## Requirement
Write out the listing beneath this instruction in its entirety, exactly as it reads.

## Recorded information
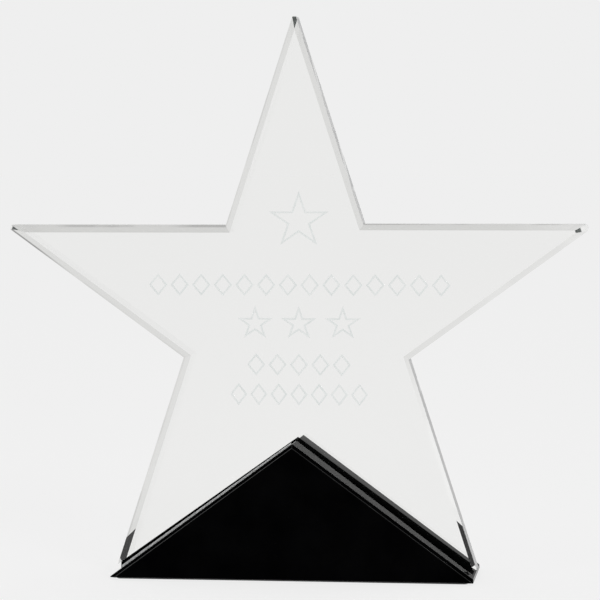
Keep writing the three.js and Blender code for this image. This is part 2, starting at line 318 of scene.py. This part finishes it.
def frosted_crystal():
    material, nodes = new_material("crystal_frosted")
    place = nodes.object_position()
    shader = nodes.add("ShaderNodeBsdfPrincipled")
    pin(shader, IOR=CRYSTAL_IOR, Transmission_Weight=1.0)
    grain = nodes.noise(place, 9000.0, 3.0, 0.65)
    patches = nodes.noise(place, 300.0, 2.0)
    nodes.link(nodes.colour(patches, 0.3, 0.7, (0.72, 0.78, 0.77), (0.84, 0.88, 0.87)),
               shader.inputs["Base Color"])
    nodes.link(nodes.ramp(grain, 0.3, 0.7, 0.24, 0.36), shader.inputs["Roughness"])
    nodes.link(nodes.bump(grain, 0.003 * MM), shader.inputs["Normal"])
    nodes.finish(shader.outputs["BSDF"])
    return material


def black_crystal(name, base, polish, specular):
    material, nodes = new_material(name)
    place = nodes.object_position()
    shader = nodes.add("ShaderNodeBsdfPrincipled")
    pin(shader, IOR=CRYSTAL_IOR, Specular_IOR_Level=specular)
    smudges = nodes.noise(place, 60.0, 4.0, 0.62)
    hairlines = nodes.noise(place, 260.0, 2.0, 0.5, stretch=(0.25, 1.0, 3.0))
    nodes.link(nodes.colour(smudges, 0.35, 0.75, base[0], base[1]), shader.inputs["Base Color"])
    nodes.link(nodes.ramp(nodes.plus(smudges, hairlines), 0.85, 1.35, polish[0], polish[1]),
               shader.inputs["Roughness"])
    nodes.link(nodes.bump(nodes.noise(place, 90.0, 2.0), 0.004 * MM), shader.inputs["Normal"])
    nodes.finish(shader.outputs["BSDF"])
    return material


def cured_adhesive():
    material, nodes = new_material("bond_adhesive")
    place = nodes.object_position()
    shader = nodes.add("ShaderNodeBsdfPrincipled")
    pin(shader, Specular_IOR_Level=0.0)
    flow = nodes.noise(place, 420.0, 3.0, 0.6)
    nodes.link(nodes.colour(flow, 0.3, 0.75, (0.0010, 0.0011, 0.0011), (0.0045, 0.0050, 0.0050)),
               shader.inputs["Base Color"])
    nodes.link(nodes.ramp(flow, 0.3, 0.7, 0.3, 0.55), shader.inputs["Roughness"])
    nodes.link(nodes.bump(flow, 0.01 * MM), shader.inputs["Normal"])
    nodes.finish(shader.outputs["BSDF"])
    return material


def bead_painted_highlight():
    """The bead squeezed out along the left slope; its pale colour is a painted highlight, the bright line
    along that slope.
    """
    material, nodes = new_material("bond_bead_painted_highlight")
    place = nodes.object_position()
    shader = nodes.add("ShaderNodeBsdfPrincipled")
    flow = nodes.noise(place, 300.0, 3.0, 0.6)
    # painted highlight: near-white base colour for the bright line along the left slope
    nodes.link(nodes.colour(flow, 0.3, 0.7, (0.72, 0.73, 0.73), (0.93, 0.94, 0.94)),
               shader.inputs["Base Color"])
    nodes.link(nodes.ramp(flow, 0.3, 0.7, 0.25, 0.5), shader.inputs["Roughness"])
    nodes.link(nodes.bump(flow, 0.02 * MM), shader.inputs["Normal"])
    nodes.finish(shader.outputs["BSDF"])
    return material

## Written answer
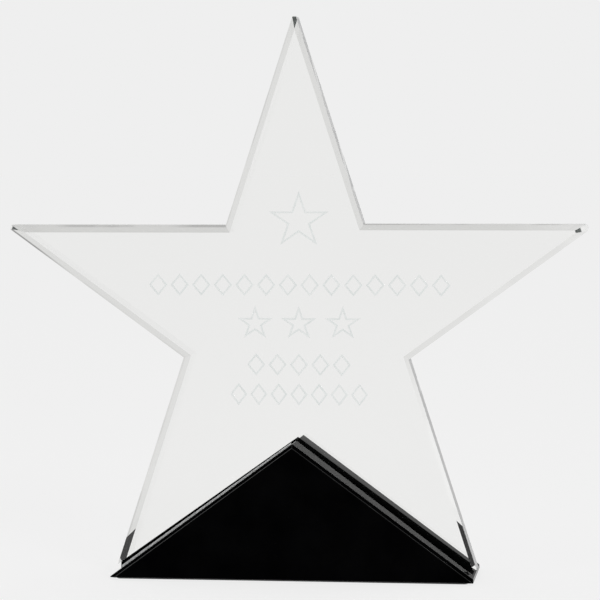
Keep writing the three.js and Blender code for this image. This is part 2, starting at line 318 of scene.py. This part finishes it.
def frosted_crystal():
    material, nodes = new_material("crystal_frosted")
    place = nodes.object_position()
    shader = nodes.add("ShaderNodeBsdfPrincipled")
    pin(shader, IOR=CRYSTAL_IOR, Transmission_Weight=1.0)
    grain = nodes.noise(place, 9000.0, 3.0, 0.65)
    patches = nodes.noise(place, 300.0, 2.0)
    nodes.link(nodes.colour(patches, 0.3, 0.7, (0.72, 0.78, 0.77), (0.84, 0.88, 0.87)),
               shader.inputs["Base Color"])
    nodes.link(nodes.ramp(grain, 0.3, 0.7, 0.24, 0.36), shader.inputs["Roughness"])
    nodes.link(nodes.bump(grain, 0.003 * MM), shader.inputs["Normal"])
    nodes.finish(shader.outputs["BSDF"])
    return material


def black_crystal(name, base, polish, specular):
    material, nodes = new_material(name)
    place = nodes.object_position()
    shader = nodes.add("ShaderNodeBsdfPrincipled")
    pin(shader, IOR=CRYSTAL_IOR, Specular_IOR_Level=specular)
    smudges = nodes.noise(place, 60.0, 4.0, 0.62)
    hairlines = nodes.noise(place, 260.0, 2.0, 0.5, stretch=(0.25, 1.0, 3.0))
    nodes.link(nodes.colour(smudges, 0.35, 0.75, base[0], base[1]), shader.inputs["Base Color"])
    nodes.link(nodes.ramp(nodes.plus(smudges, hairlines), 0.85, 1.35, polish[0], polish[1]),
               shader.inputs["Roughness"])
    nodes.link(nodes.bump(nodes.noise(place, 90.0, 2.0), 0.004 * MM), shader.inputs["Normal"])
    nodes.finish(shader.outputs["BSDF"])
    return material


def cured_adhesive():
    material, nodes = new_material("bond_adhesive")
    place = nodes.object_position()
    shader = nodes.add("ShaderNodeBsdfPrincipled")
    pin(shader, Specular_IOR_Level=0.0)
    flow = nodes.noise(place, 420.0, 3.0, 0.6)
    nodes.link(nodes.colour(flow, 0.3, 0.75, (0.0010, 0.0011, 0.0011), (0.0045, 0.0050, 0.0050)),
               shader.inputs["Base Color"])
    nodes.link(nodes.ramp(flow, 0.3, 0.7, 0.3, 0.55), shader.inputs["Roughness"])
    nodes.link(nodes.bump(flow, 0.01 * MM), shader.inputs["Normal"])
    nodes.finish(shader.outputs["BSDF"])
    return material


def bead_painted_highlight():
    """The bead squeezed out along the left slope; its pale colour is a painted highlight, the bright line
    along that slope.
    """
    material, nodes = new_material("bond_bead_painted_highlight")
    place = nodes.object_position()
    shader = nodes.add("ShaderNodeBsdfPrincipled")
    flow = nodes.noise(place, 300.0, 3.0, 0.6)
    # painted highlight: near-white base colour for the bright line along the left slope
    nodes.link(nodes.colour(flow, 0.3, 0.7, (0.72, 0.73, 0.73), (0.93, 0.94, 0.94)),
               shader.inputs["Base Color"])
    nodes.link(nodes.ramp(flow, 0.3, 0.7, 0.25, 0.5), shader.inputs["Roughness"])
    nodes.link(nodes.bump(flow, 0.02 * MM), shader.inputs["Normal"])
    nodes.finish(shader.outputs["BSDF"])
    return material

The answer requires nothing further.